Since day one, The Red Sari has worked alongside the women artisans in the Sindupulchok and Dolakha districts north of Kathmandu. Many of the women are young mothers or widows, some of whom lost their husbands during Nepal’s civil war, which lasted 10 years and ended in 2005. Widows are banned from public ceremonies and forbidden to speak to men outside their family. Many lose their inheritance, land, or property.

The name of the business is a nod to the celebration of the dress of the women in Nepal. The color red is meaningful for married women of the region as the sari and other adornments convey their cherished status. Because of the enormous significance the color red holds for a woman, losing the privilege of wearing it when her husband dies can be devastating.

“In countries where the cash economy is shallow, other things are transactional and have status,” West said. “In America, a lot of the status is tied to money. In Nepal, there’s status in the color red.”

Owning a business in Nepal means operating within the realities of the region, a patriarchal, patrilineal, and patrilocal society where women face disadvantages from birth. The female adult literacy rate is 44%, significantly lower than the rate for men (71%). Nearly half of the female population is married before the age of 18, shortening their educational lifespan and limiting their opportunities for income.

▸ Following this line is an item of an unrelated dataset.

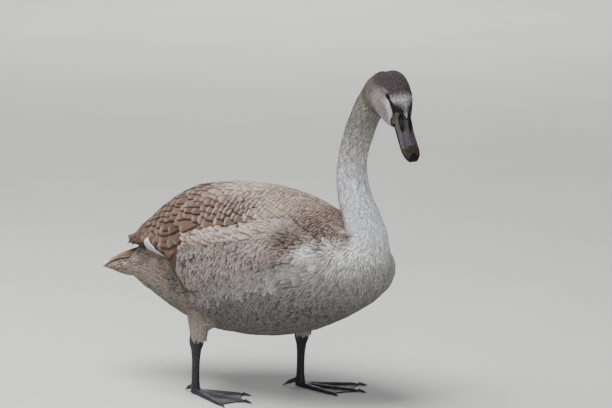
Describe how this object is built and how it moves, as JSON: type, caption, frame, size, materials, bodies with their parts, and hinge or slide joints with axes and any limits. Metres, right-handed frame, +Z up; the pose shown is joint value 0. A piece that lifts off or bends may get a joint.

In Nepal, The Red Sari has created and sustained work for more than 35 women each year. Yet, for many of these women, working means more than money. It liberates them from lives of isolation, creates confidence, and bestows status within their families and communities.

“I never knew I could make something so beautiful with my own hands,” said Pushpa, a local artisan and mother of two children. “But now that I make the felt sari, I feel pride and know I can make anything.